Jake! You smell like farts! Doesn't scream responsibility and social awareness. When those words come out, I'm never surprised, or caught off guard. It's the single words, or the chatting with the cats- to whom he is enormously polite- that I find jarring.
Who is that man?
My son is going to be thirteen this fall. Most of his friends will have bar or bats mitzvah's. They have studied long and hard a difficult language and how to read from the Torah. Even with candy studded events or sparkling disco balls twirling, there is a moment of being welcomed into the community as a man, or woman. A full member.
Of course these kids are still kids, by our American, modern standards, but there is something powerful about having to work for something that has a long tradition. The process does change them.
As an atheist, I'm not sure what makes the most sense for my boys. We attend the Unitarian Universalist church but have become lax in the last couple of years. But I'm not sure I want the passage to manhood be marked by some religious event.
I don't believe in religion as much as I don't believe in God. I think Karl Marx was right in that religion is the opiate for the masses. It sooths people into accepting plights they should never accept.
How does my son transition into being a man? The physical changes are clear. The emotional ones are harder to define. He has more responsibility now than before and more freedom.

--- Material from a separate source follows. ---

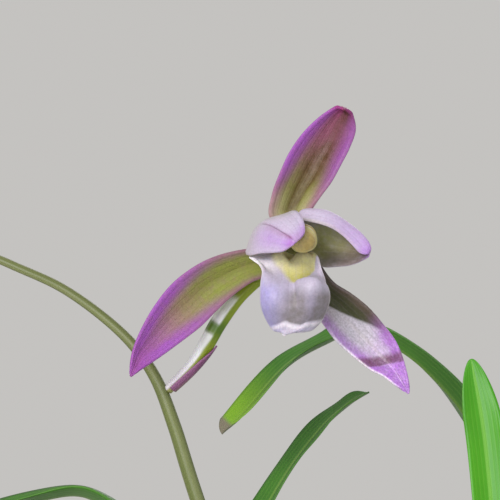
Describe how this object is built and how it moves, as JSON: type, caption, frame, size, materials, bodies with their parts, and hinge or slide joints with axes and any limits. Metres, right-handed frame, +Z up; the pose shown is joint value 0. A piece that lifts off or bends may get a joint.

And he still tells his brother he smells like farts.
It's going to be an interesting year, with this growing young man in my house. He will need to learn to be a part of a community, to be kind when it's hard to, to lose at times and graciously win, remembering the sting of being on the other side. He needs to do for others outside himself- more than buy a slice of pizza for a pal out of cash. He needs to start to understand there are great injustices in our world- and has been for centuries.
He will need to understand some people will hate him without even knowing his name.
At the same time, he is exploring a body full of new and amazing sensations. With all the tingles, excitement and joy comes responsibility. First loves. Heartbreaks.
He's not a baby anymore. All these years and you'd think I'd be prepared. I'm not. His deep voice, though, startles me back to reality.
I have a young man in my house.
With much to learn.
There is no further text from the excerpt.